I recently packed my old blog, Notes of Chaos, into a PDF. While slowly re-reading it on my iPad, I came across this review of Autofac.
Short version: If you want to know how it feels to debug a program or hack something, read Autofac.
Capturing realistic technical struggle
I read Philip K. Dick’s Autofac last night.
The Autofacs (autonomous factories) were designed to get humanity back on its feet in the event of a nuclear holocaust (“Total Global Conflict”), which happened five years ago in this story. They do this by gathering natural resources and then manufacturing and delivering all of the goods that people need.
Unfortunately for humanity, there is a huge bug in the Autofacs: they harvest all of the natural resources and will back away from them only when human productivity matches that of the Autofacs’. That level of productivity is kinda hard for humanity to achieve while the Autofacs are taking 100% of the resources. Thus, humans must depend completely upon the Autofacs unless they can be shut down.
It’s how they try to stop the Autofacs that’s interesting. They start by thinking of stimuli that that might throw it off, then systematically run through each of them. They feel that it is hopeless, but they try these tests anyway. And one of the tests does get results.
The humans tell the Autofac that the milk it manufactures is “pizzled.” The Autofac doesn’t know what “pizzled” means, so it sends out an agent to get the definition and resolve the complaint. This is a chance for the would-be Autofac hackers to influence the Autofac, to get it to behave the way want, at least in some small way. Perhaps even expose other hooks into Autofac. The heroes are overjoyed by this little triumph.
Of course, when the agent comes to investigate the “pizzled” milk, they lose patience and botch the opportunity. Really, mistakes in such a situation are perfectly understandable. The humans had no idea what the agent was going to say or how it would respond to them. Yet, it was so important to make something of the opportunity because it was so damned hard to set up.
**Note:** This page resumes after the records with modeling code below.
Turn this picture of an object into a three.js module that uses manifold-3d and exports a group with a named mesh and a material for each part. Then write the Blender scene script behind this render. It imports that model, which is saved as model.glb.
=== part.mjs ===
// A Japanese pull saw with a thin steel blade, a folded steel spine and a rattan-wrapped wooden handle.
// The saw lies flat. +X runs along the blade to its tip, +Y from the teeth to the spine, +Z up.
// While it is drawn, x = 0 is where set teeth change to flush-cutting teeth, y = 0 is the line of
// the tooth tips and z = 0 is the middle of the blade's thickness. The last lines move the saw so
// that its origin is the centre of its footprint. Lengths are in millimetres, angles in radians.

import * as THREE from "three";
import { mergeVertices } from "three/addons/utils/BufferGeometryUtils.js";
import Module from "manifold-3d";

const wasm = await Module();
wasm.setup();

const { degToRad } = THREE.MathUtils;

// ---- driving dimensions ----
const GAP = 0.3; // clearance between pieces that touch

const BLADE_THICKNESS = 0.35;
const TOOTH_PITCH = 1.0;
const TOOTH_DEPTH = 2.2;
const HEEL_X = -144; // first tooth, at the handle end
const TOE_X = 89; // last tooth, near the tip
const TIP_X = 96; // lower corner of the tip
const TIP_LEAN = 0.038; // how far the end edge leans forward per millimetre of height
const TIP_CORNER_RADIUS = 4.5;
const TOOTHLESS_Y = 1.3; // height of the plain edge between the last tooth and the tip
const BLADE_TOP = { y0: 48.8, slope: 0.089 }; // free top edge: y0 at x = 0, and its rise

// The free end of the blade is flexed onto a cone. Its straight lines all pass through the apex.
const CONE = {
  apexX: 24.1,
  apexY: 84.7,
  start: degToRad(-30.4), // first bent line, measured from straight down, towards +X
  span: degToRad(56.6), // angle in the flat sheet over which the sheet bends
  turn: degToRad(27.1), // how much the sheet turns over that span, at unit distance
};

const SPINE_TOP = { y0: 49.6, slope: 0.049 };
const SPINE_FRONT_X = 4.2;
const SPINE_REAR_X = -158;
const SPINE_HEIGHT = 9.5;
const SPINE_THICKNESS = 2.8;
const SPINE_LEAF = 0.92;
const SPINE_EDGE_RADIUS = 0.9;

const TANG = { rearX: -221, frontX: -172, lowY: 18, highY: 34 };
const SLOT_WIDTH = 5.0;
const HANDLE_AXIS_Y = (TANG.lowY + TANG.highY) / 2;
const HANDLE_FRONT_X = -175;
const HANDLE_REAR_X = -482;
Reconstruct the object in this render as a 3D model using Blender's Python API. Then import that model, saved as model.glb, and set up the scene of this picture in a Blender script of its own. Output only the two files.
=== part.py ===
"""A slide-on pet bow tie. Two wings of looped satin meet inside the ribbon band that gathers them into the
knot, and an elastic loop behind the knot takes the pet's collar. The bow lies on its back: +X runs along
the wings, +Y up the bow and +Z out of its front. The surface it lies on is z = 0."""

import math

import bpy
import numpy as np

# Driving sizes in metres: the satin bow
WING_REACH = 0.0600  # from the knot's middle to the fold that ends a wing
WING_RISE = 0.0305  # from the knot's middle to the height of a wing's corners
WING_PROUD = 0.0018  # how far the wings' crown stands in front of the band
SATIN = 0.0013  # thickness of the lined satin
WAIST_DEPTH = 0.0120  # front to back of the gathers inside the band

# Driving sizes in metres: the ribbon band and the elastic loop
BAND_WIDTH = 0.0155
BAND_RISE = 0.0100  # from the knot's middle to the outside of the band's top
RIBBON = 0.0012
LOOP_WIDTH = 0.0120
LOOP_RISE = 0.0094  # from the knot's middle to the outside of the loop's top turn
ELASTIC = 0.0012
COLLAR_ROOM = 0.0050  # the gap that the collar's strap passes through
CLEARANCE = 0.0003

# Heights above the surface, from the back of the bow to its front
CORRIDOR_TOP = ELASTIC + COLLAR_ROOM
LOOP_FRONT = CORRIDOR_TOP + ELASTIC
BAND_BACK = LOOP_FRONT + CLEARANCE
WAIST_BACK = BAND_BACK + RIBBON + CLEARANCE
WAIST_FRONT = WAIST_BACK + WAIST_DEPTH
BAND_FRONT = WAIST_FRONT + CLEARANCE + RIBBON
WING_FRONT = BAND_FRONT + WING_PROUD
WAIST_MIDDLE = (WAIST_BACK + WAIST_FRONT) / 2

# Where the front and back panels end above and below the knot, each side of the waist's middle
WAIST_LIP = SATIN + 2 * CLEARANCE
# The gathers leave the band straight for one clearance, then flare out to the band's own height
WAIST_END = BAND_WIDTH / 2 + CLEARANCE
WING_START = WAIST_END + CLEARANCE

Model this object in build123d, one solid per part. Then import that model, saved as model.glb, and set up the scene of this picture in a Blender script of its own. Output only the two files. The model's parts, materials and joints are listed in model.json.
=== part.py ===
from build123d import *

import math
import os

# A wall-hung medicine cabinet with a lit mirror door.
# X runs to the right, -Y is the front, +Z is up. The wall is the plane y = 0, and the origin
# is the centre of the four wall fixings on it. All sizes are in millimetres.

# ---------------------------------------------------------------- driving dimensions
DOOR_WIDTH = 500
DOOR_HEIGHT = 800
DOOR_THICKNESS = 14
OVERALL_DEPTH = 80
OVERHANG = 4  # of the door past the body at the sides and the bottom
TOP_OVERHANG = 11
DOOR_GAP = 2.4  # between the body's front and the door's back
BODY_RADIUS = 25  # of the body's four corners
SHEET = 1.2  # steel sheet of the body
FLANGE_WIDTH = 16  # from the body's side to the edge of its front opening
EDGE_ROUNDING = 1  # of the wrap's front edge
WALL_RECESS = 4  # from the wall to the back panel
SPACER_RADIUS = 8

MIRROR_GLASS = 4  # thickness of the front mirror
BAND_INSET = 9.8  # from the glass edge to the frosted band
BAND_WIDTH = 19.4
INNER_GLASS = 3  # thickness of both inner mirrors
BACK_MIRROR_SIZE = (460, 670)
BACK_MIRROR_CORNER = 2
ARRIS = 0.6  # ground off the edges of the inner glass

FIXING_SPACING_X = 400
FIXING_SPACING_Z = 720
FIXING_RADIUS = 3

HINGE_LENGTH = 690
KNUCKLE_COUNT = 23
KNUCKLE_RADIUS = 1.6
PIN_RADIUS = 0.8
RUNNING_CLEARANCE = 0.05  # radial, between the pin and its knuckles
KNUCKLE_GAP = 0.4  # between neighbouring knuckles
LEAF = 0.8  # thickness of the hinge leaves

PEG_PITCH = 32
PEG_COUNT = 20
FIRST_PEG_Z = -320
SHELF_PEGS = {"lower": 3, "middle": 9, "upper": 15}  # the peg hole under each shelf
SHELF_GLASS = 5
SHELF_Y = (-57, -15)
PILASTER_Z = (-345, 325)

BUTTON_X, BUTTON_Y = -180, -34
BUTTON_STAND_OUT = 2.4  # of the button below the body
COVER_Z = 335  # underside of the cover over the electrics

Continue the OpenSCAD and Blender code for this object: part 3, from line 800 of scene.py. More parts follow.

This is exactly how I have felt when working on those especially bizarre bugs that offer little or no clues. Looking at the most likely source code doesn’t help. No one else seems to have hints. Often, bugs in this confounding class are caused by factors outside the product. In any case, you have no good place to start, so you just have to start stabbing. You may be stabbing for a long time without hitting anything, and it is hard not to second-guess yourself.
In the introduction to the The Minority Report and Other Classic Stories by Philip K. Dick, James Tiptree Jr.” says that Dick is not technical. She says that “he probably knows what happens when you plug in a lamp and turn it on, but beyond that, there is little evidence of either technology or science.” Yet somehow, Dick has captured very well the sense of desperation and the struggle to maintain patience and rationalness which arise in technical struggles that involve a lot of unknowns.
I have not seen that done in any other story. And he does it in such clean and simple language.